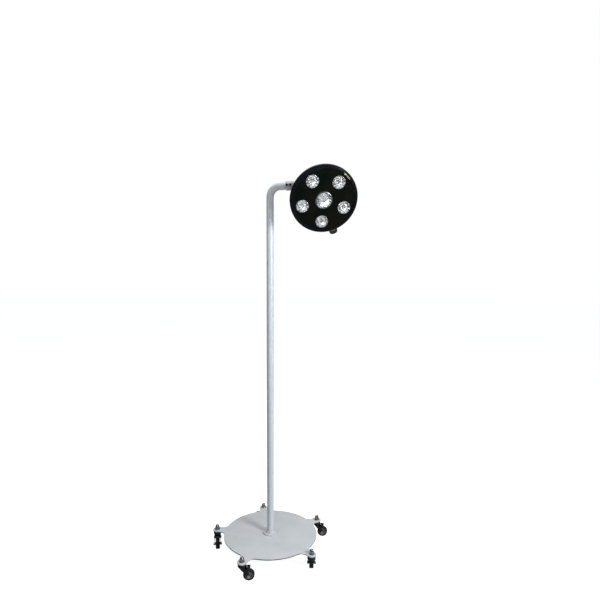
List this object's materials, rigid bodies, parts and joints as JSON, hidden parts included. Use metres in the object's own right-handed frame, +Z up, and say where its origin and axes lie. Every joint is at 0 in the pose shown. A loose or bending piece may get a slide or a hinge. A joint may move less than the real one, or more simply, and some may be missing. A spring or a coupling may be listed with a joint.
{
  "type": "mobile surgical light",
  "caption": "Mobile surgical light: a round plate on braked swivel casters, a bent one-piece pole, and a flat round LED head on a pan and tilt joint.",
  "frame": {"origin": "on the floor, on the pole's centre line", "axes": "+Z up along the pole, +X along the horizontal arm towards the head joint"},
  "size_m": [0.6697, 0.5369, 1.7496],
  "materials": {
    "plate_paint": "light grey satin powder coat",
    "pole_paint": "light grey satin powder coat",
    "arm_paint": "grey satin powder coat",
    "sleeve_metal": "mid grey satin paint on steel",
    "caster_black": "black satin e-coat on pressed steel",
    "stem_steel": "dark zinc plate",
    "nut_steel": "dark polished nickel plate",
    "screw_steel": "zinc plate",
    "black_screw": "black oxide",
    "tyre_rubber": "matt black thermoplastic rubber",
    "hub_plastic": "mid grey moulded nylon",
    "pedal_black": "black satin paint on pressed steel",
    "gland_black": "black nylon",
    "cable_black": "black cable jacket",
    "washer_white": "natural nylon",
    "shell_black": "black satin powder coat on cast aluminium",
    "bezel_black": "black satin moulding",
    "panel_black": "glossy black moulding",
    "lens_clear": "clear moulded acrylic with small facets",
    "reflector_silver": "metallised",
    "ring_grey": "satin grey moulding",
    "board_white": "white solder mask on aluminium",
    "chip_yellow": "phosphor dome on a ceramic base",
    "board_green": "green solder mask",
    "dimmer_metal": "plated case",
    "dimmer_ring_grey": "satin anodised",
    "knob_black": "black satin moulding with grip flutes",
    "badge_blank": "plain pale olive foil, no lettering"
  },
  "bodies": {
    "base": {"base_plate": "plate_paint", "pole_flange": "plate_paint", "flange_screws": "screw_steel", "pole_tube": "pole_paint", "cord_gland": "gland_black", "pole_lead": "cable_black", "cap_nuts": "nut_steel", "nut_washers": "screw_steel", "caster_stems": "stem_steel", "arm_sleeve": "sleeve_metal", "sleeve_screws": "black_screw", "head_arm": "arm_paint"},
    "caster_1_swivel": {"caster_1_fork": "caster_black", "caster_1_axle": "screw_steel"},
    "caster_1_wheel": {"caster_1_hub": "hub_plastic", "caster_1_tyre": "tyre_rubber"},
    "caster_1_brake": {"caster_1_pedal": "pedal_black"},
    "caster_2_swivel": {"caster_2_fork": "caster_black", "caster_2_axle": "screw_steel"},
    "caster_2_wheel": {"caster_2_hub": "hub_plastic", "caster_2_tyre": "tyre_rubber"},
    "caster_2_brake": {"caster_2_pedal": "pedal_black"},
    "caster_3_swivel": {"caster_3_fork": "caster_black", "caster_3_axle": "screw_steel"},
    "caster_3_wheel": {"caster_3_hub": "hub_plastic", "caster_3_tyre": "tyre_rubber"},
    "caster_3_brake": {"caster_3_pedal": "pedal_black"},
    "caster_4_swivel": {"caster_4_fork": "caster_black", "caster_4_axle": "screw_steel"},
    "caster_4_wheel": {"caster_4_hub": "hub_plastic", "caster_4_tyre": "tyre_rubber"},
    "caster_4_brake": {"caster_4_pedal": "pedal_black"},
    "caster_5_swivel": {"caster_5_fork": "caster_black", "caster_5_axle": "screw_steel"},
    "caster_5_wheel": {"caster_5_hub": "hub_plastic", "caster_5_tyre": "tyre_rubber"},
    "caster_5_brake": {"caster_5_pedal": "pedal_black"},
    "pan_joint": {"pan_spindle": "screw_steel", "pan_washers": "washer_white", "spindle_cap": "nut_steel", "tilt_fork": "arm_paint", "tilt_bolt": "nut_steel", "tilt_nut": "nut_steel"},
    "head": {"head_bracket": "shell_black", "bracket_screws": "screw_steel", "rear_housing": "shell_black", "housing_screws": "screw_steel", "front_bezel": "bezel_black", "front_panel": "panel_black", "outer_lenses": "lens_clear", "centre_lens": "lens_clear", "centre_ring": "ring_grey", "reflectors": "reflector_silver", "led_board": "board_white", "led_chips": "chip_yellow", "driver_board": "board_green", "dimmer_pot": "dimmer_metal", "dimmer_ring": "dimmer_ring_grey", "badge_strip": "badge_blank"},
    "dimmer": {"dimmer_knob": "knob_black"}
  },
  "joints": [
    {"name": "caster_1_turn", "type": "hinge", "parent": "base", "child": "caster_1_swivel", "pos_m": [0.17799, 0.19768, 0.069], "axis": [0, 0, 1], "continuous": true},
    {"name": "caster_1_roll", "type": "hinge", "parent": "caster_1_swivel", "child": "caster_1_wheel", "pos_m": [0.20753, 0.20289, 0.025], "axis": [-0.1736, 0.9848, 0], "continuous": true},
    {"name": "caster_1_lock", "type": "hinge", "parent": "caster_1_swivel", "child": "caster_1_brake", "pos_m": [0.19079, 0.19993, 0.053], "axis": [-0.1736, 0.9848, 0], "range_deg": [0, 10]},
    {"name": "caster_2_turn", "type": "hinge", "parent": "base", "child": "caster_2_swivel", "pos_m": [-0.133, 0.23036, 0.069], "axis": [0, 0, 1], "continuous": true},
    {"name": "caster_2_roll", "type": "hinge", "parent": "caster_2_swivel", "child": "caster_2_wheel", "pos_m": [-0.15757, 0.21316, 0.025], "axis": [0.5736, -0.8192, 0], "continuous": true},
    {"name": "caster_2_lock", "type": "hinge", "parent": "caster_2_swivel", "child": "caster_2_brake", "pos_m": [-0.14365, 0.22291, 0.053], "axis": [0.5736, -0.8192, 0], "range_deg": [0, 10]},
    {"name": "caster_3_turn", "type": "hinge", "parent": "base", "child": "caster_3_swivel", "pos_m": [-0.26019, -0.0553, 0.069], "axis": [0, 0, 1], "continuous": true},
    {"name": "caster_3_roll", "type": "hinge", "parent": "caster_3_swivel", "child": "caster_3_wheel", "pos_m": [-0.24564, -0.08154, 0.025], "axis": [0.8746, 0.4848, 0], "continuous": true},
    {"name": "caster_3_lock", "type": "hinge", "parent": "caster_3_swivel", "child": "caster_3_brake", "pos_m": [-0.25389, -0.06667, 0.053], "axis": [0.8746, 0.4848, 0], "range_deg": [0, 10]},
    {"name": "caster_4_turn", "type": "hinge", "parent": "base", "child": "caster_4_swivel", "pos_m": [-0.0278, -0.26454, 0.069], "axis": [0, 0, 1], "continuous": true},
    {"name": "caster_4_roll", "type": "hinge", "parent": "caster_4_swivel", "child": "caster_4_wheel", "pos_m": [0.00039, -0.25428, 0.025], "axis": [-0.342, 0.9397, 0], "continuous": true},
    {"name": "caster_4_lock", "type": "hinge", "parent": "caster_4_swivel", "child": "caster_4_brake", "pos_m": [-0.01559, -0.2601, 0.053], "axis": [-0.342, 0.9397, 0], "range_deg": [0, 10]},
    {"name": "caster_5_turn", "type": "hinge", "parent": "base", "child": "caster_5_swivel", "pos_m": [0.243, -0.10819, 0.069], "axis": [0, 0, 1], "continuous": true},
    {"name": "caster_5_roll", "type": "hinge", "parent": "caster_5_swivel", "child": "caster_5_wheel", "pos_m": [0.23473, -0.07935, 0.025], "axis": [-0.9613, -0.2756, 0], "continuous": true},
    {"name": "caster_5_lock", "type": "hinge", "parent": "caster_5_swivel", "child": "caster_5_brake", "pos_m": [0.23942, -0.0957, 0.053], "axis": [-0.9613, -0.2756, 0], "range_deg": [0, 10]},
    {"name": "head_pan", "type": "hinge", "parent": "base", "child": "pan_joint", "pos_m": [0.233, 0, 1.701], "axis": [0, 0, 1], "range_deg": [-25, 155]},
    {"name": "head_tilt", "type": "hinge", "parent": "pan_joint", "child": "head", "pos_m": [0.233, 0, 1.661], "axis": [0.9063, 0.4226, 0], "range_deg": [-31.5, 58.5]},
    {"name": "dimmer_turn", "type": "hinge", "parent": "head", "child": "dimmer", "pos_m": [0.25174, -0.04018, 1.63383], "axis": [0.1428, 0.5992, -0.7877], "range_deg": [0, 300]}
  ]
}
--------------------------------
Given task:
Report how many lines in the listing above include the word "frame". Give nothing but the number.

Solution to this problem:
2